▶ **PROVIDED RECORDS**:

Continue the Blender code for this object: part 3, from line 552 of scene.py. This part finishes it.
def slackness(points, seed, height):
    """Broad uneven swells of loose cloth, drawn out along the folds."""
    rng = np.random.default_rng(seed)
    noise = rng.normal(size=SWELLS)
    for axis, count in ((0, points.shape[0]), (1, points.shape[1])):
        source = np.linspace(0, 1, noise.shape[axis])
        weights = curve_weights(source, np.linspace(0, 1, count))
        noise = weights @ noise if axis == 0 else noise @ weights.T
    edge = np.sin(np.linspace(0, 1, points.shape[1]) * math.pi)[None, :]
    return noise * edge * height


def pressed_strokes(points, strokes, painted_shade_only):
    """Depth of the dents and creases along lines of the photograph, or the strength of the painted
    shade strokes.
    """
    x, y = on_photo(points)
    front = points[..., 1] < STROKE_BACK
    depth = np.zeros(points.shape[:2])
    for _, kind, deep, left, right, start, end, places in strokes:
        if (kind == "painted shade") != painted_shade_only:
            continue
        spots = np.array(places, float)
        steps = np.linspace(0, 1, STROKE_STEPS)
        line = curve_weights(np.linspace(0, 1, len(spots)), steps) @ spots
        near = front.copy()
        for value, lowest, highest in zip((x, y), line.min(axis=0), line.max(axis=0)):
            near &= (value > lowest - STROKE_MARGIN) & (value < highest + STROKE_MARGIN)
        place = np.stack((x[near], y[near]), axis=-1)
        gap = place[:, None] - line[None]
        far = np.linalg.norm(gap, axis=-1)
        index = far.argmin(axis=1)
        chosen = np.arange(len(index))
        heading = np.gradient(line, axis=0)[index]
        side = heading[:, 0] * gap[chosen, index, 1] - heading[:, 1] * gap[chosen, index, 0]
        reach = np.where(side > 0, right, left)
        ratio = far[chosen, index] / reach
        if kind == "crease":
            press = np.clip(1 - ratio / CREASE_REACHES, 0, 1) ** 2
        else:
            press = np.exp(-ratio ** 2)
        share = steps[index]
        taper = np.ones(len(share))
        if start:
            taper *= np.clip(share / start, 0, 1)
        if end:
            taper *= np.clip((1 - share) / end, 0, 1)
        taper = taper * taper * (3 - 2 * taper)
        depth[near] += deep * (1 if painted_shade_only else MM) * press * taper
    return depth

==

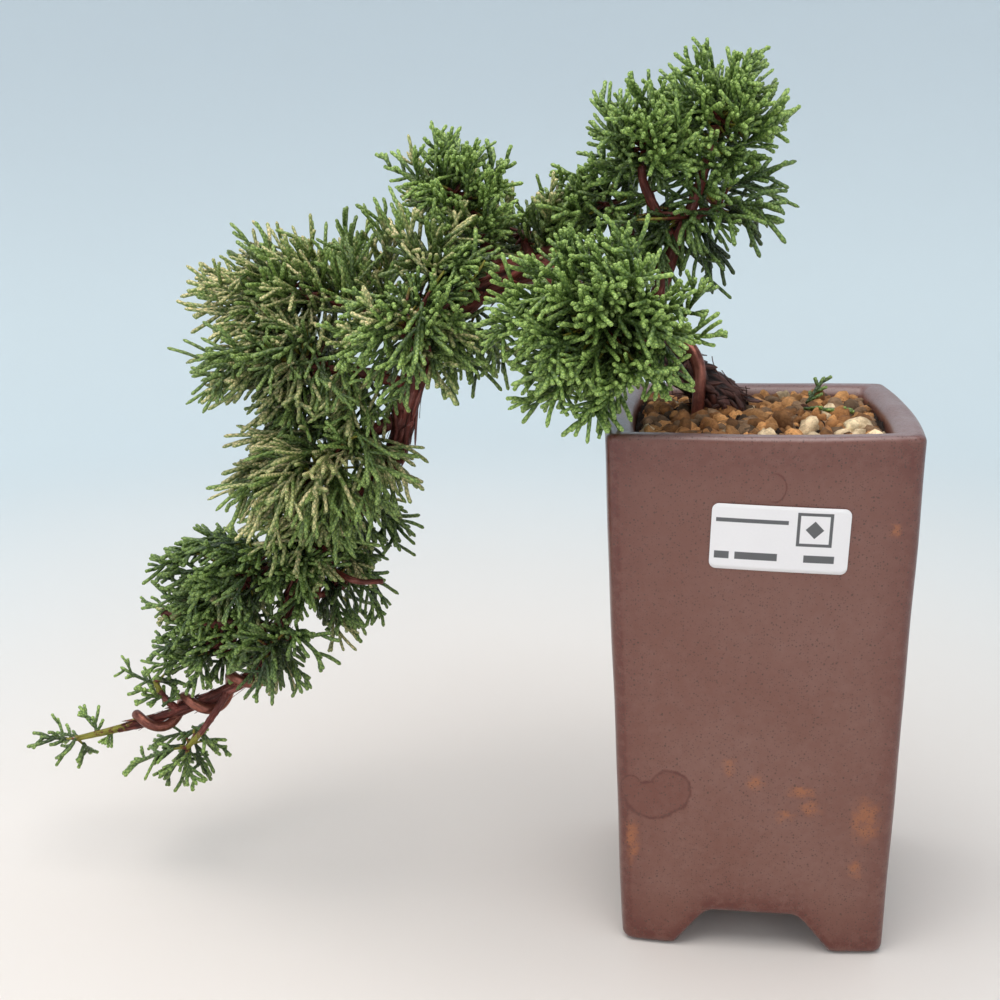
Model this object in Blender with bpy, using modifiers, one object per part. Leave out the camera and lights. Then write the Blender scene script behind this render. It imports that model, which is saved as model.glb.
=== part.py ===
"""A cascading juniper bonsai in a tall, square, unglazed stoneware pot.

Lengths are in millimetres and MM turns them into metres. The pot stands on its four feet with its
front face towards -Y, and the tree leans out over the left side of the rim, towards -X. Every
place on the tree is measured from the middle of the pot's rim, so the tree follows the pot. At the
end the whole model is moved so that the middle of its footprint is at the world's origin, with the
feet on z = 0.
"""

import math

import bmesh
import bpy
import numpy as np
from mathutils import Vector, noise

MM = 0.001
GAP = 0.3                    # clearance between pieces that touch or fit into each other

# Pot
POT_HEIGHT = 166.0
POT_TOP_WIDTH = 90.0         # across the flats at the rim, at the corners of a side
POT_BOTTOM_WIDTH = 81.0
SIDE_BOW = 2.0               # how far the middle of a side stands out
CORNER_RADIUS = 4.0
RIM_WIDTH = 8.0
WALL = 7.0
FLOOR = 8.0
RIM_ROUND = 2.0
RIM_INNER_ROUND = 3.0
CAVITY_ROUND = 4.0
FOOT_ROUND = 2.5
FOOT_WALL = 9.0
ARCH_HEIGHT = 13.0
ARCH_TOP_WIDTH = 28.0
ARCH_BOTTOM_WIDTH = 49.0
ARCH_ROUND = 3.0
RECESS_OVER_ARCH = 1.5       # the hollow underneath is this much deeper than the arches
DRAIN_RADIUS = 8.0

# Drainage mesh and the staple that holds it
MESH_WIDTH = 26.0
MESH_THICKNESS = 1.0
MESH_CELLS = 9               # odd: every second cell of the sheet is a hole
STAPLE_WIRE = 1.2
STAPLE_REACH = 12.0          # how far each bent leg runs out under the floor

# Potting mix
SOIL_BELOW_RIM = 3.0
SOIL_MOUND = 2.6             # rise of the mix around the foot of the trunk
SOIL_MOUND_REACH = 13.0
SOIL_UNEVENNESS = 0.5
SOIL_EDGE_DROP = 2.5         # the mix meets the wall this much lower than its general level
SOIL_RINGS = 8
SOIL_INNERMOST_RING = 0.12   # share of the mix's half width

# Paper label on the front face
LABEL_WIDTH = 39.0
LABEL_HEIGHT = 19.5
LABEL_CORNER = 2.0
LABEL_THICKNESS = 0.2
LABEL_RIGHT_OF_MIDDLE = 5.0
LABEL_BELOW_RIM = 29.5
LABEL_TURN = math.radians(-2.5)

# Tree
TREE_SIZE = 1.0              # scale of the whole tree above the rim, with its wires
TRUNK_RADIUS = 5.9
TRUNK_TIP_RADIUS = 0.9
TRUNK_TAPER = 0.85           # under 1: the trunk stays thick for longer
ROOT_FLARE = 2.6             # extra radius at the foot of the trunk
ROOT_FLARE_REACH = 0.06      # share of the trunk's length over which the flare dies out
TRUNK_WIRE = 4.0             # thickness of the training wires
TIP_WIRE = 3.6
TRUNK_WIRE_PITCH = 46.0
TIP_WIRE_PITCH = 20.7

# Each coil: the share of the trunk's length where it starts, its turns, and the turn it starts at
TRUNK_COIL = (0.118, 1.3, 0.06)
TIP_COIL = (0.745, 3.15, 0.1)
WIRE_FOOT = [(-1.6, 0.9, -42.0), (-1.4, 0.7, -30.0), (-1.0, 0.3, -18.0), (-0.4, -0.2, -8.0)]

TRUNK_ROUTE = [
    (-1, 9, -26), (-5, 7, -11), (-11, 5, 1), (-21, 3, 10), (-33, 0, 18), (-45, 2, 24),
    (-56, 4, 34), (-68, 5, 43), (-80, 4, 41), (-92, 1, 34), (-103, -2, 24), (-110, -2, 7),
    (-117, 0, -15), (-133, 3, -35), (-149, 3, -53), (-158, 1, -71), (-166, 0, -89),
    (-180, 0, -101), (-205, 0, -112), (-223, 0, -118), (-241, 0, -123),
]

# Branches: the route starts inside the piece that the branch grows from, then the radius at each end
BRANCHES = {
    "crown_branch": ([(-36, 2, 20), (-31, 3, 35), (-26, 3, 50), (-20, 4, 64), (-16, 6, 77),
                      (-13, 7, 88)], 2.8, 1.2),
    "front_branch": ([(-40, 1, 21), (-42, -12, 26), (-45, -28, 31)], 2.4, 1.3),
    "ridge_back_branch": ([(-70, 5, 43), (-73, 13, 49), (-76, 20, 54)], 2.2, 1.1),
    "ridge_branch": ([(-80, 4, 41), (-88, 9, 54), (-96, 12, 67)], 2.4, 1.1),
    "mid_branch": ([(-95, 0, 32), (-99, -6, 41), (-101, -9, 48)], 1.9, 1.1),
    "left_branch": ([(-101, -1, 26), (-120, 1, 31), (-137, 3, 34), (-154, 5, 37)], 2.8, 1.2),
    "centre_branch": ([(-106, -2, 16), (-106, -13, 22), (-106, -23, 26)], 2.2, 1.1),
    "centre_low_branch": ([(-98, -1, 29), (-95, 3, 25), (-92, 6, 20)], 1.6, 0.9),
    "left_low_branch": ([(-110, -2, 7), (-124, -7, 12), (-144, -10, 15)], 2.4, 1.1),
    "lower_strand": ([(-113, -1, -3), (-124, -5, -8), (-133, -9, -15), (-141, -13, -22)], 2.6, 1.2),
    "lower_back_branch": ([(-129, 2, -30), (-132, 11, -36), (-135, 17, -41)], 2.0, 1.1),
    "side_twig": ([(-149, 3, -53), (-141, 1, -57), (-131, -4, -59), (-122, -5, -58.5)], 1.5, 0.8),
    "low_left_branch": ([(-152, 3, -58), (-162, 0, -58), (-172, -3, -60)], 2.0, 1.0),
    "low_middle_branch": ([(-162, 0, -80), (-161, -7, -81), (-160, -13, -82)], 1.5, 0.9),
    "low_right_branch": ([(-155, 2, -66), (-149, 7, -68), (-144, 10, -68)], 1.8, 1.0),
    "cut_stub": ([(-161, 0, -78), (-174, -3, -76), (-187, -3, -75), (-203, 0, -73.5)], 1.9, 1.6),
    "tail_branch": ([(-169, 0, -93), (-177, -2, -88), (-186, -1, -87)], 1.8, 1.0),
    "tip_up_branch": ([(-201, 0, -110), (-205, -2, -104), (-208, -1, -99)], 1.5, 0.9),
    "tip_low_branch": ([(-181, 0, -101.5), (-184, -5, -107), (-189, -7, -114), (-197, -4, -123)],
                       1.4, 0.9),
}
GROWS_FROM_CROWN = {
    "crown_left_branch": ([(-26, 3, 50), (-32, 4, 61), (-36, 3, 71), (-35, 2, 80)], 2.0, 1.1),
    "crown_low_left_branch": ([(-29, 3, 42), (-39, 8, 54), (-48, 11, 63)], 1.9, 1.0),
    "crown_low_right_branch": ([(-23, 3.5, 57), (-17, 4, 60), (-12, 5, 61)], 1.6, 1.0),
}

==

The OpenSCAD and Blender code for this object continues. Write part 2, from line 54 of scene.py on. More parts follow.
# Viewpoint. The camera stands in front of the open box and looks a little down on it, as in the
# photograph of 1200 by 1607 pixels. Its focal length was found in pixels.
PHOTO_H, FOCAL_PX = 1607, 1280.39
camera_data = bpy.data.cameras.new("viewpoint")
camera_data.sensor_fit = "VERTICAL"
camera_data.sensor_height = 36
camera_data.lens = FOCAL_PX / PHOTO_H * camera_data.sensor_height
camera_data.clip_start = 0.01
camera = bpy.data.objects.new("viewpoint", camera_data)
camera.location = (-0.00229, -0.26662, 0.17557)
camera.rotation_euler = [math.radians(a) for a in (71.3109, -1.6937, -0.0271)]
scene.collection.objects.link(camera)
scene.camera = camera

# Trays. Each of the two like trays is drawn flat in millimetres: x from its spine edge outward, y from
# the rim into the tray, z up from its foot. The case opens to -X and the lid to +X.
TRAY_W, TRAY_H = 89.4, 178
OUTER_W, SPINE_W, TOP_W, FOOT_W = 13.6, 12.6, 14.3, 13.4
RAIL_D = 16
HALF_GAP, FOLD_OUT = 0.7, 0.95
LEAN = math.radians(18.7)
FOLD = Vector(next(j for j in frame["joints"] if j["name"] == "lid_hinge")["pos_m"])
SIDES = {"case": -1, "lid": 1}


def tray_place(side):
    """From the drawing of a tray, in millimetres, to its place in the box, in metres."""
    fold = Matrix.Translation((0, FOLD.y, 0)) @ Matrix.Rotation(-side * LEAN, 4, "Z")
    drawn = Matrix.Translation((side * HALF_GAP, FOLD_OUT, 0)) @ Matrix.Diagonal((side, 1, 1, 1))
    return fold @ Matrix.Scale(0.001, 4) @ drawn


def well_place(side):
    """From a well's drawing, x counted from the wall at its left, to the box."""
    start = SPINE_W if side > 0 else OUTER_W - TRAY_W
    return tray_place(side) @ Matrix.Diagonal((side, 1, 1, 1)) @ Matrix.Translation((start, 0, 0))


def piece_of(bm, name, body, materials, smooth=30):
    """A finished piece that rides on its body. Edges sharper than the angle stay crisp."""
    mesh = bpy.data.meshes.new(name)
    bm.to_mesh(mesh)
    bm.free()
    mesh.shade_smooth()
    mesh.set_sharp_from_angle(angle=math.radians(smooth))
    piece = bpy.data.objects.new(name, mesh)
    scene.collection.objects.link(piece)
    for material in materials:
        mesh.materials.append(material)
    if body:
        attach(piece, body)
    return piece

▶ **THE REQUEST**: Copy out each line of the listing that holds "part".

▶ **TASK ANSWER**:
Continue the Blender code for this object: part 3, from line 552 of scene.py. This part finishes it.
Model this object in Blender with bpy, using modifiers, one object per part. Leave out the camera and lights. Then write the Blender scene script behind this render. It imports that model, which is saved as model.glb.
=== part.py ===
The OpenSCAD and Blender code for this object continues. Write part 2, from line 54 of scene.py on. More parts follow.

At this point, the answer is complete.